The accomplishments of these two intensive days had been attained against an enemy well emplaced in villages and towns as well as an enemy who occupied the dominating terrain positions. . Kesternich was a good example of house to house fighting with the enemy well dug-in, in a defensive position in which each house was its own fortress. There were mines which hampered the progress of tanks; snow which hindered the movement of the foot elements; and extremely heavy enemy mortar, artillery, and small arms fire which harassed all concerned; nevertheless, each mission was accomplished, and every objective taken.
1 February 1945
With the offensive of 30-31 January completed, units of the 311th Infantry Regiment made preparations to reorganize and improve positions for future operations. Upon Division order the 2nd Battalion, 310th Infantry, began to relieve the 1st Battalion, 311th Infantry, 78th Infantry Division at 1300A.
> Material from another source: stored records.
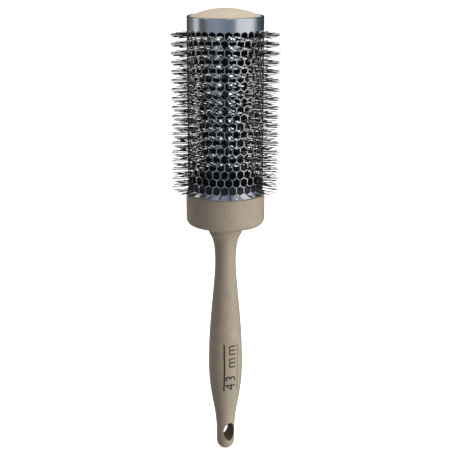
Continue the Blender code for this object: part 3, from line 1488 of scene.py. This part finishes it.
@dataclass
class Studio:
    """Plain white floor, a soft studio round it, and the camera."""

    azimuth: float = -28.7
    distance: float = 600.0 * MM
    height: float = 311.18 * MM
    pitch: float = 15.749
    side_step: float = 0.32 * MM
    lens: float = 85.13
    clip_range: Point = (0.01, 200.0)
    floor_size: float = 60.0
    floor_drop: float = 0.5 * MM

    # Studio walls as a polished surface mirrors them: degrees to the right of the camera, colour.
    mirrored: tuple[tuple[float, tuple[float, float, float]], ...] = (
        (-180, (0.04, 0.04, 0.045)),
        (-150, (0.05, 0.05, 0.05)),
        (-135, (0.13, 0.13, 0.13)),
        (-112, (0.20, 0.20, 0.20)),
        (-105, (0.64, 0.64, 0.65)),
        (-88, (0.64, 0.64, 0.65)),
        (-83, (0.10, 0.11, 0.125)),
        (-64, (0.10, 0.11, 0.125)),
        (-57, (0.22, 0.23, 0.26)),
        (-42, (0.27, 0.29, 0.33)),
        (-20, (0.25, 0.295, 0.365)),
        (5, (0.185, 0.225, 0.28)),
        (27, (0.195, 0.22, 0.25)),
        (35, (0.74, 0.73, 0.73)),
        (82, (0.82, 0.81, 0.82)),
        (96, (0.45, 0.50, 0.56)),
        (108, (0.09, 0.125, 0.14)),
        (140, (0.05, 0.065, 0.07)),
        (160, (0.03, 0.04, 0.04)),
        (180, (0.04, 0.04, 0.045)),
    )
    # The same studio as it lights a matt surface.
    soft_light: tuple[tuple[float, tuple[float, float, float]], ...] = (
        (-180, (0.08, 0.08, 0.08)),
        (-154, (0.08, 0.08, 0.08)),
        (-150, (1.40, 1.40, 1.40)),
        (-116, (1.40, 1.40, 1.40)),
        (-112, (0.15, 0.15, 0.16)),
        (0, (0.16, 0.16, 0.17)),
        (20, (0.62, 0.62, 0.62)),
        (33, (1.85, 1.85, 1.85)),
        (86, (1.85, 1.85, 1.85)),
        (92, (0.15, 0.15, 0.15)),
        (180, (0.08, 0.08, 0.08)),
    )
    light_target: Place = (0.0, 0.0, 0.2)
    light_reach: float = 0.9
    ceiling_rise: float = 88.0
    ceiling_size: float = 0.5
    ceiling_power: float = 6.6
    # Where the small lights hang: degrees to the right of the camera, degrees above the level.
    glints: tuple[tuple[str, float, float], ...] = (("front_glint", 12, 38), ("left_glint", -62, 30))
    glint_size: float = 0.2
    glint_power: float = 0.3
    paper_glow: float = 0.75
    paper_tooth: float = 2.5 * MM
    paper_roughness: float = 0.9
    paper_roughness_change: float = 0.05

    def towards(self, turn: float) -> Vector:
        """The level direction that lies turn degrees to the right of the camera, from the brush."""
        angle = math.radians(self.azimuth + turn)
        return Vector((math.sin(angle), -math.cos(angle), 0.0))

    def floor(self) -> bpy.types.Object:
        """The floor: a wide sheet of white paper, lit evenly enough to look white all over.

        Returns:
            The floor.
        """
        paper = Surface("paper_white_seamless")
        tooth = paper.noise(paper.where, 1 / self.paper_tooth)
        material = paper.finished(
            Base_Color=linear("#f4f4f4"),
            Roughness=paper.around(tooth, self.paper_roughness, self.paper_roughness_change),
            Emission_Color=linear("#ffffff"),
            Emission_Strength=self.paper_glow,
        )
        bpy.ops.mesh.primitive_plane_add(size=self.floor_size, location=(0, 0, -self.floor_drop))
        floor = bpy.context.object
        floor.name = "floor"
        floor.data.materials.append(material)
        floor.visible_glossy = False
        floor.visible_diffuse = False
        return floor

    def surroundings(self) -> None:
        """The studio's walls and ceiling, as a world that differs only round the compass."""
        world = bpy.data.worlds.new("studio")
        bpy.context.scene.world = world
        world.use_nodes = True
        tree = world.node_tree
        tree.nodes.clear()
        way = add_node(tree, "ShaderNodeTexCoord").outputs["Generated"]
        right, front = (
            add_node(tree, "ShaderNodeVectorMath", {0: way, 1: side}, operation="DOT_PRODUCT")
            for side in (self.towards(90), self.towards(0))
        )
        parts = {0: right.outputs["Value"], 1: front.outputs["Value"]}
        turn = add_node(tree, "ShaderNodeMath", parts, operation="ARCTAN2")
        share = add_node(
            tree,
            "ShaderNodeMapRange",
            {"Value": turn.outputs[0], "From Min": -math.pi, "From Max": math.pi},
        )
        shades = []
        for stops in (self.mirrored, self.soft_light):
            ramp = add_node(tree, "ShaderNodeValToRGB", {"Fac": share.outputs[0]})
            set_stops(ramp.color_ramp, [((turn + 180) / 360, (*colour, 1.0)) for turn, colour in stops])
            shades.append(ramp.outputs["Color"])
        glossy, soft, white = (
            add_node(tree, "ShaderNodeBackground", {"Color": shade}).outputs[0]
            for shade in (*shades, linear("#ffffff"))
        )
        ray = add_node(tree, "ShaderNodeLightPath").outputs
        lit = add_node(tree, "ShaderNodeMixShader", {0: ray["Is Glossy Ray"], 1: soft, 2: glossy})
        seen = add_node(tree, "ShaderNodeMixShader", {0: ray["Is Camera Ray"], 1: lit.outputs[0], 2: white})
        add_node(tree, "ShaderNodeOutputWorld", {"Surface": seen.outputs[0]})

    def softbox(self, name: str, turn: float, rise: float, size: float, power: float) -> bpy.types.Object:
        """Hangs one square soft light that faces the barrel.

        Args:
            name: the light's name.
            turn: degrees to the right of the camera.
            rise: degrees above the horizon.
            size: the light's side.
            power: its power in watts.

        Returns:
            The light.
        """
        climb = math.radians(rise)
        back = self.towards(turn) * math.cos(climb) + Vector((0, 0, math.sin(climb)))
        data = bpy.data.lights.new(name, "AREA")
        data.shape = "SQUARE"
        data.size = size
        data.energy = power
        light = bpy.data.objects.new(name, data)
        light.location = Vector(self.light_target) + back * self.light_reach
        light.rotation_euler = back.to_track_quat("Z", "Y").to_euler()
        bpy.context.scene.collection.objects.link(light)
        return light

    def lights(self) -> None:
        """A broad light overhead for the matt pieces, and two small ones for the bristles' glints."""
        ceiling = self.softbox("ceiling_light", 0, self.ceiling_rise, self.ceiling_size, self.ceiling_power)
        ceiling.visible_glossy = False
        for name, turn, rise in self.glints:
            glint = self.softbox(name, turn, rise, self.glint_size, self.glint_power)
            glint.visible_diffuse = False

    def camera(self) -> bpy.types.Object:
        """The camera, looking slightly down on the brush.

        Returns:
            The camera.
        """
        data = bpy.data.cameras.new("camera")
        data.lens = self.lens
        data.clip_start, data.clip_end = self.clip_range
        camera = bpy.data.objects.new("camera", data)
        place = self.towards(0) * self.distance + self.towards(90) * self.side_step
        camera.location = place + Vector((0, 0, self.height))
        camera.rotation_euler = (math.radians(90 - self.pitch), 0, math.radians(self.azimuth))
        bpy.context.scene.collection.objects.link(camera)
        bpy.context.scene.camera = camera
        return camera

    def build(self) -> None:
        """Sets up the whole studio."""
        self.floor()
        self.surroundings()
        self.lights()
        self.camera()
        bpy.context.scene.view_settings.view_transform = "Standard"


# ---------------------------------------------------------------- the brush


def main() -> None:
    """Builds the brush round its CAD frame and reports each piece."""
    logging.basicConfig(level=logging.INFO, format="%(message)s")
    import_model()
    grip_composite = FibreComposite(CompositeBatch.GRIP).material()
    handle = Handle()
    # The hole's wall takes a darker copy of the composite, painted shade inside the hanging hole.
    handle.build(grip_composite, FibreComposite(CompositeBatch.BORED, roughness=0.7).material())
    SizeMark(handle).build(PadPrintInk().material())
    barrel = Barrel()
    barrel.build(AnodisedAluminium().material())
    EndCap().build(FibreComposite(CompositeBatch.CAP, fleck_length=0.5 * MM).material())
    BarrelPlugs().build(MouldedBlackPlastic().material())
    CoreWires().build(DrawnSteelWire().material())
    BristleRows(barrel.vents, barrel.wall).build(CrimpedNylon().material())
    Studio().build()


if __name__ == "__main__":
    main()
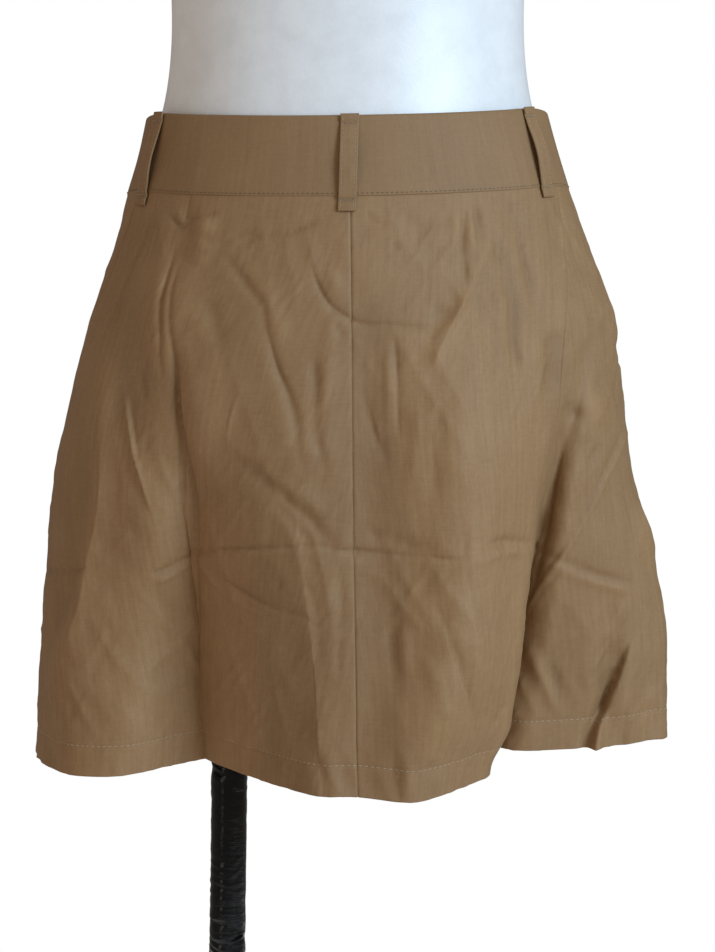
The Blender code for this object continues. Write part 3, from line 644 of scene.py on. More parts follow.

By 1340A, the battalion was relieved and moved to an assembly area north of Eicherscheid. The 2nd Battalion, 311th Infantry with Company K of the 310th Infantry attached, continued to clean out the enemy found in cellars of houses at the eastern end of Kesternich. This action was supported by Company C, 303d Engineer (C) Battalion which cleared the roads of mines, and the 307th Field Artillery Battalion which continued normal missions in direct support of the regiment. The 3d Battalion, 311th Infantry, occupied and improved its positions on the high ground to the east of Huppenbroich; while plans were being made for the battalion to support the future operations of the 1st Battalion. During this time the second platoon, Company B, and the Assault Gun Platoon of the 736th Tank Battalion were held in mobile reserve. Company A, 893d Tank Destroyer Battalion placed one section with the 2d Battalion and one section with the 3d Battalion. Twenty-five PW's taken for the day increased the regimental total to 508. Combat efficiency for the regiment was excellent.
2 February 1945
The assistant Division commander of the 78th Infantry Division passed along comments that the Nineteenth Corps Commander was "pleased with plans we had made for operations just completed and pleased with reports showing that these plans had been carried out to the letter". The enemy remained static during the day. The three battalions continued to reorganize and improve positions while plans were being made for future operations. The 3d Battalion participated in active patrolling against the enemy, capturing eleven PW's including two Poles and one German officer. The regimental total of PW's was increased to 519, with the capture of 11 prisoners. At 2400A the 1st Battalion, 310th Infantry, relieved the 3d Battalion from its Huppenbroich positions. Combat Efficiency for the regiment remained excellent.
3 February 1945
At 0300A the 1st Battalion jumped off in a fast and aggressive drive southeast of Huppenbroich with the mission of capturing Dedenborn. The battalion advanced and fought throughout the day over rugged, heavily wooded, and mined terrain and by mid afternoon, the Roer River line was reached. Approaches to the river were found to be so steep and wooded that the use of engineer equipment was impossible. The weather was freezing and the river, swollen by earlier melting snow and rain, was approximately 35 feet wide and was flowing at an estimated flow of 8-9 miles per hour. It was too deep to wade. The approach to the river was through heavy mortar fire and the last fifty yards to the stream was through cross machine gun and small arms fire. After several attempts were made to effect a crossing for the battalion, elements of three platoons of Company C managed to get across. This group included two officers and thirty-two enlisted men who crossed by entering the river and allowing themselves to be swept by the far shore under hostile mortar and small arms fire. In this crossing, approximately twelve of the men who were successful lost their rifles and were, as a result, armed only with grenades and trench knives. Upon its landing, this small group was organized into two assaulting platoons and promptly attacked Dedenborn. According to PW reports, the volume of small arms fire, fresh vehicle tracks, and the amount of equipment left behind, along with the bodies of some twenty enemy dead, it was estimated that the town was defended by over 100 Germans. The two assault platoons reduced the enemy resistance at the edge of the town and cleared the enemy from the town itself by house to house action. After dark the attack continued until the organization had accomplished its mission and the town of Dedenborn was secured. Casualties for this operation totaled thirty and prisoners of War taken by the battalion totaled forty three. For this action Company C has been recommended for a Presidential Unit Citation by the Regimental Commander.
At 0540A, same day, the 2nd Battalion, less Company F, was relieved from its positions on the eastern edge of Kesternich by the 3d Battalion. The battalion then moved back to an assembly area near Simmerath where it reorganized and prepared for an attack the next morning. At 2005A, Company F was returned to the control of the 2nd Battalion. Meanwhile the 3d Battalion improved its defensive positions and prepared to support the next day's attack. Antitank company, 311th Infantry, occupied and improved its defensive position while Cannon company carried out normal fire missions. The second platoon Company B, and the Assault Gun Platoon, 736th Tank Battalion, were released to the control of the 78th Infantry Division, while Company K, 310th, reverted to control of that regiment.